パワハラ防止法-どんな行為がパワハラ?-
2019.11.08 労働・雇用関係
みなさま
11月に入り、冷え込む時期になってきましたが
いかがお過ごしでしょうか。
2019年5月に、パワハラ防止法が成立しました。
大企業では2020年6月1日から、中小企業では2022年4月1月からパワハラの防止に
取り組むことが義務づけられました。
■取り組む内容
・相談体制の整備の義務
・被害を相談した従業員に対し解雇など不利益を与えない
法律が施行されるまで、厚生労働省はパワハラの定義と対策の指針を策定しましたが
はっきりと特定するのは難しいことです。
■パワハラの定義を踏まえた上での行為の分類
厚生労働省の指針案によると
「優越的な関係を背景とした言動で、業務上必要かつ相当な範囲を超え、労働者の就業環境が害されるもの」と
定められています。
■パワハラ行為の分類化
・身体的な攻撃(例:物を投げつけて相手をケガさせる)
・精神的な攻撃(例:過度な発言で人格を否定する)
・人間関係から切り離す(例:自分にとって意に沿わない労働者を隔離させる)
・過大な要求(例:仕事上明らかに遂行できないものを押し付ける)
・過小な要求(例:管理職の地位にある者が、ごみ捨てなど誰でもできることをやらされる)
・プライバシーの侵害(例:本人に許可なく、性的指向・性自認や病歴を他人にばらすこと)
■パワハラ行為の断定の難しさによる労働者と使用者の対立
パワハラ行為の分類化において例を挙げましたが
実際にどのような行為が、パワハラに当たるのか断定するのは難しいことです。
使用者が明らかにパワハラに該当する行為だけを主張しても、労働者にとっては感じ方が異なります。
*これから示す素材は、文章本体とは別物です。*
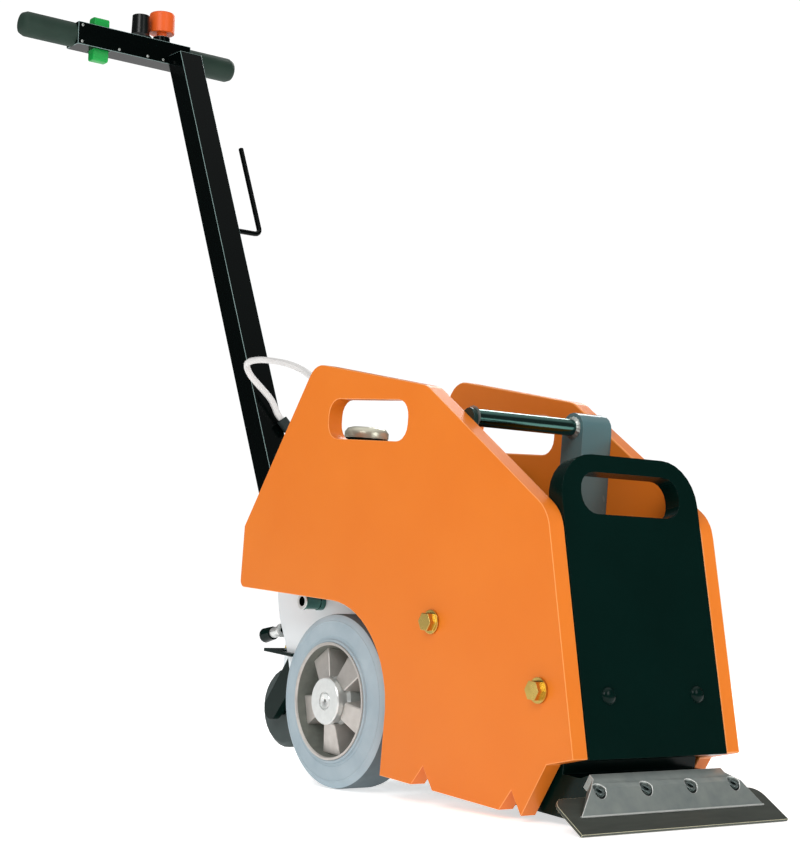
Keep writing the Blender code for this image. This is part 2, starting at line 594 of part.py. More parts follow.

労働者からみれば、パワハラを助長してしまうという風に捉える人もいます。
また、パワハラ被害を受けた本人の主観にも配慮することも求められています。
社員以外で、フリーランスや就職活動中の学生など第3者に対しても対策を取るべきとの声も上がっています。
パワハラ行為の分類化で6つのパターンを紹介しましたが、行為によっては
パワハラに該当しないなどもあります。
2020年6月1日に大企業で取り組むまでにあたり、企業は労使間でパワハラに関する
理解を深めていくことが求められるであろうと思います。